What you are asked to do:
What lies from the line containing "for name, joints" through the line containing "if empty is"? Print exactly those lines, with both ends, and no others.

%%

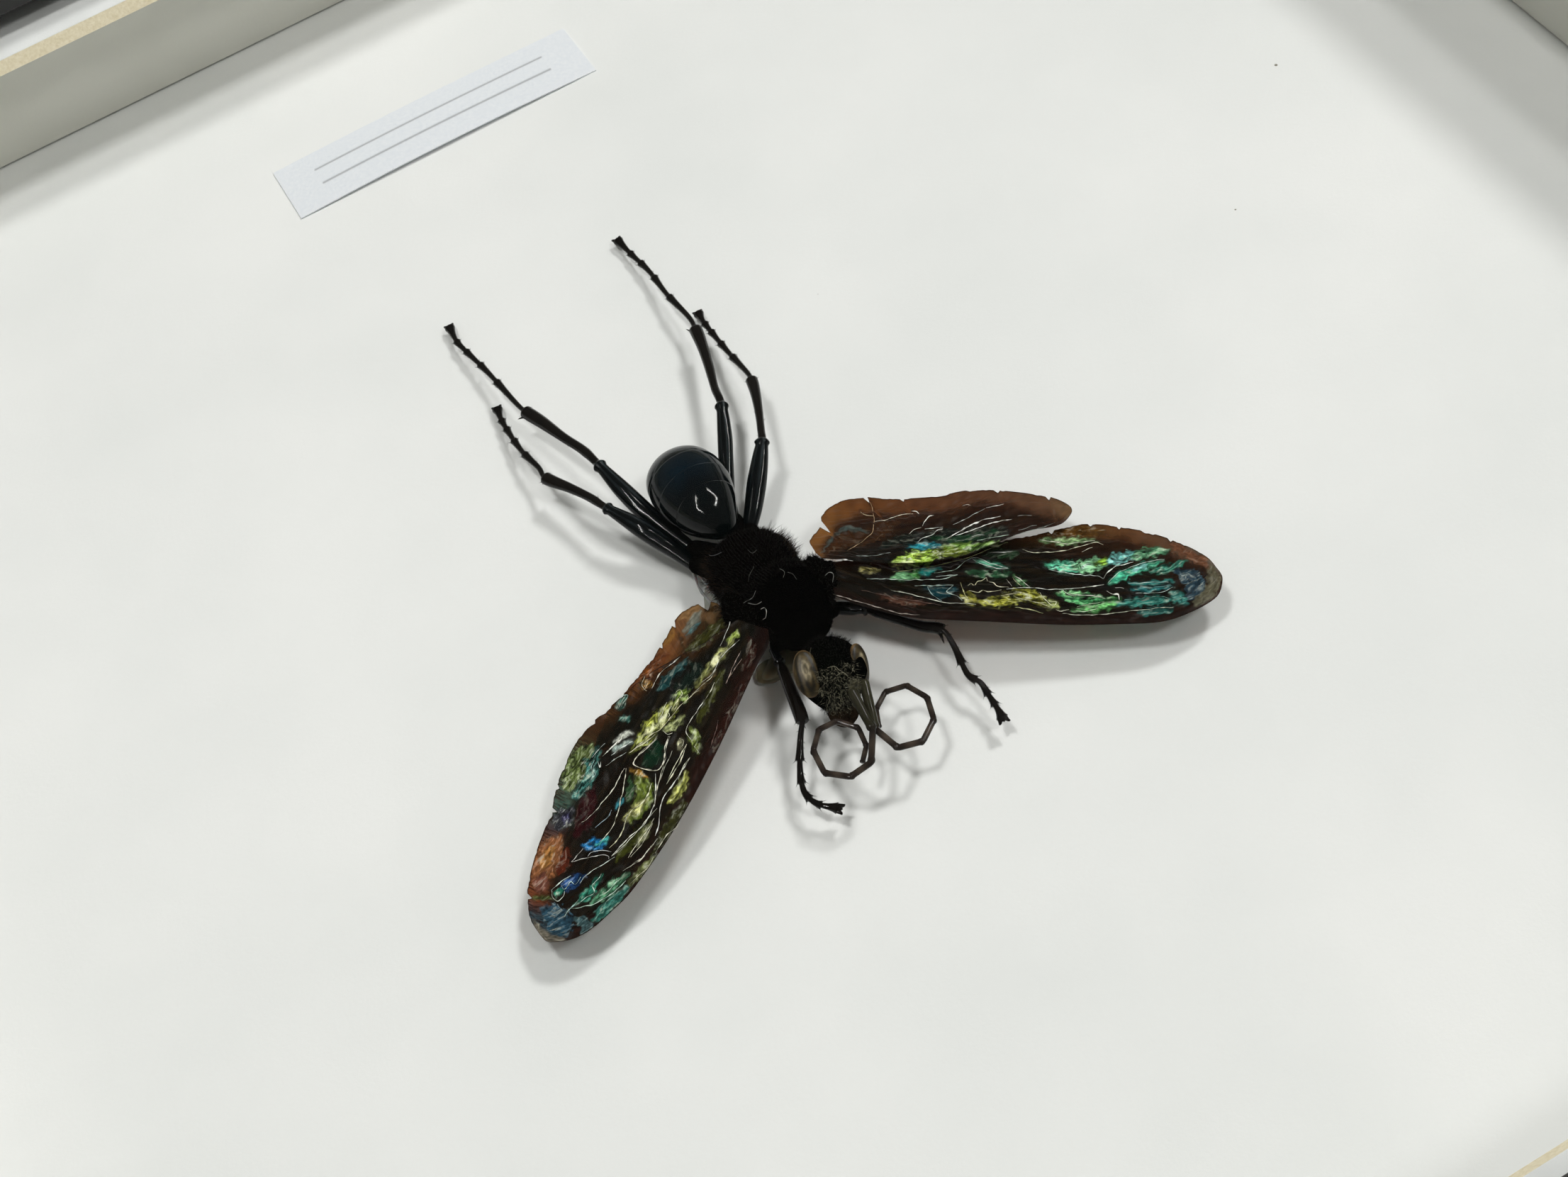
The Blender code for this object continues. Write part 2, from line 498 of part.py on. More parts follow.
def cone(root, tip, radius):
    """A slender three-sided spike."""
    root, tip = np.asarray(root, float), np.asarray(tip, float)
    along = (tip - root) / np.linalg.norm(tip - root)
    side = np.cross(along, (0.3, 0.2, 1.0))
    side /= np.linalg.norm(side)
    up = np.cross(side, along)
    ring = [root + radius * (math.cos(a) * side + math.sin(a) * up) for a in (0, 2.094, 4.189)]
    return [*ring, tip], [(0, 1, 2), (0, 3, 1), (1, 3, 2), (2, 3, 0)]


def fused(name, pieces, finish):
    """Unions several closed shapes into one object."""
    made = [solid(f"{name}_{i}", points, faces, finish, 50) for i, (points, faces) in enumerate(pieces)]
    whole = made[0]
    for extra in made[1:]:
        join = whole.modifiers.new(extra.name, "BOOLEAN")
        join.operation = "UNION"
        join.solver = "EXACT"
        join.object = extra
    bpy.context.view_layer.update()
    graph = bpy.context.evaluated_depsgraph_get()
    mesh = bpy.data.meshes.new_from_object(whole.evaluated_get(graph))
    for thing in made:
        bpy.data.objects.remove(thing, do_unlink=True)
    mesh.name = name
    thing = bpy.data.objects.new(name, mesh)
    bpy.context.scene.collection.objects.link(thing)
    return thing


def leg(name, stations):
    """A jointed leg with two claws at its end and, on most, a spur at the end of the shin."""
    table = lifted(stations)
    path, radius = table[:, :3], table[:, 3]
    pieces = [skin(path, radius, radius, LEG_SIDES)]
    along = (path[-1] - path[-2]) / np.linalg.norm(path[-1] - path[-2])
    side = np.cross(along, (0.0, 0.0, 1.0))
    side /= np.linalg.norm(side)
    for way in (-1, 1):
        root = path[-1] + side * way * radius[-1] * 0.4
        tip = path[-1] + along * CLAW_LENGTH + side * way * CLAW_SPREAD
        pieces.append(cone(root, tip, CLAW_RADIUS))
    if name in SPURS:
        root, tip = lifted(SPURS[name])
        pieces.append(cone(root, tip, SPUR_RADIUS))
    return fused(name, pieces, "black_chitin")


def antenna(name, joints):
    """A feeler of straight joints, a little rounded at each elbow and tapering to its end."""
    corners = lifted(joints)
    path = [corners[0]]
    for before, here, after in zip(corners, corners[1:], corners[2:]):
        for other in (before, after):
            away = other - here
            path.append(here + away * JOINT_REACH / np.linalg.norm(away))
    path = np.vstack([*path, corners[-1]])
    width = np.linspace(1.15, 0.8, len(path)) * ANTENNA_RADIUS
    points, faces = skin(path, width, width, ANTENNA_SIDES)
    return solid(name, points, faces, "black_chitin", 40)


def glue_blob(name, centre, half):
    """A low lumpy pool of set glue under the body."""
    rows, sides = 7, 14
    tilt = np.linspace(0, math.pi, rows)[1:-1, None]
    round_ = np.arange(sides)[None] * 2 * math.pi / sides
    wobble = 1 + 0.10 * np.sin(3 * round_ + 1.0) + 0.06 * np.sin(5 * round_)
    shape = np.stack([half[0] * np.sin(tilt) * np.cos(round_) * wobble,
                      half[1] * np.sin(tilt) * np.sin(round_) * wobble,
                      half[2] * np.cos(tilt) * np.ones_like(round_)], axis=-1).reshape(-1, 3)
    points = np.vstack([shape, (0, 0, half[2]), (0, 0, -half[2])]) + lifted([centre])
    top, bottom = len(points) - 2, len(points) - 1
    faces = [(i * sides + j, (i + 1) * sides + j, (i + 1) * sides + (j + 1) % sides, i * sides + (j + 1) % sides)
             for i in range(rows - 3) for j in range(sides)]
    faces += [(top, j, (j + 1) % sides) for j in range(sides)]
    faces += [(bottom, (rows - 3) * sides + (j + 1) % sides, (rows - 3) * sides + j) for j in range(sides)]
    return solid(name, points, faces, "hot_melt_glue", 60)


def frame():
    """The box: rails, boards, glass and the fittings at its back."""
    rails()
    window_mat()
    spacers()
    boards()
    hanger()
    panel_points()


def wasp():
    """The insect and the glue that holds it."""
    body_piece("thorax", THORAX, 18, 16, "velvet_thorax", thorax_lobes)
    body_piece("abdomen", ABDOMEN, 26, 16, "black_chitin", abdomen_grooves)
    head()
    for name, values in WINGS.items():
        wing(name, **values)
    for name, stations in LEGS.items():
        leg(name, stations)
    for name, joints in ANTENNAE.items():
        antenna(name, joints)
    for name, (centre, half) in GLUE.items():
        glue_blob(name, centre, half)


clear_scene()
frame()
wasp()
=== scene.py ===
"""Looks of the framed tarantula hawk wasp: the finishes, and fine meshes of the insect, glue and label.

The box keeps its solids and gets its finishes here. Sizes are in millimetres until a mesh is made.
"""

import math

import bpy
import numpy as np
from mathutils import Matrix, Vector


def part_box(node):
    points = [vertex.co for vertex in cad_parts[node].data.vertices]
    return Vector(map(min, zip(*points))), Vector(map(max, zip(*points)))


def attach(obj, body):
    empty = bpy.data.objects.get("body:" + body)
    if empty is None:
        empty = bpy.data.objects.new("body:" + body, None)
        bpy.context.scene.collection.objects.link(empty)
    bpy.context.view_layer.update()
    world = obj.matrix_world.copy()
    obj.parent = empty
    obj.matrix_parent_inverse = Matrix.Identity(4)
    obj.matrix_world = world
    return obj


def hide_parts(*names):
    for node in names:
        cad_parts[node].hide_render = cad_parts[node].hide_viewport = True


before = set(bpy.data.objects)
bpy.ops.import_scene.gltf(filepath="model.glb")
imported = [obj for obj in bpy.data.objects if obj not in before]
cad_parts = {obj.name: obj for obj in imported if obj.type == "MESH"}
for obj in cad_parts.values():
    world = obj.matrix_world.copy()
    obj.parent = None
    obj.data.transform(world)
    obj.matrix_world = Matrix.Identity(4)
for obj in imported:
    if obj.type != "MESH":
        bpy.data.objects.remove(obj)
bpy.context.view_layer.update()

MM = 0.001
BOARD_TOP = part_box("backing_board")[1][2] / MM
RAIL_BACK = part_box("rail_bottom")[0][2] / MM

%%

Solution:
    for name, joints in ANTENNAE.items():
        antenna(name, joints)
    for name, (centre, half) in GLUE.items():
        glue_blob(name, centre, half)


clear_scene()
frame()
wasp()
=== scene.py ===
"""Looks of the framed tarantula hawk wasp: the finishes, and fine meshes of the insect, glue and label.

The box keeps its solids and gets its finishes here. Sizes are in millimetres until a mesh is made.
"""

import math

import bpy
import numpy as np
from mathutils import Matrix, Vector


def part_box(node):
    points = [vertex.co for vertex in cad_parts[node].data.vertices]
    return Vector(map(min, zip(*points))), Vector(map(max, zip(*points)))


def attach(obj, body):
    empty = bpy.data.objects.get("body:" + body)
    if empty is None:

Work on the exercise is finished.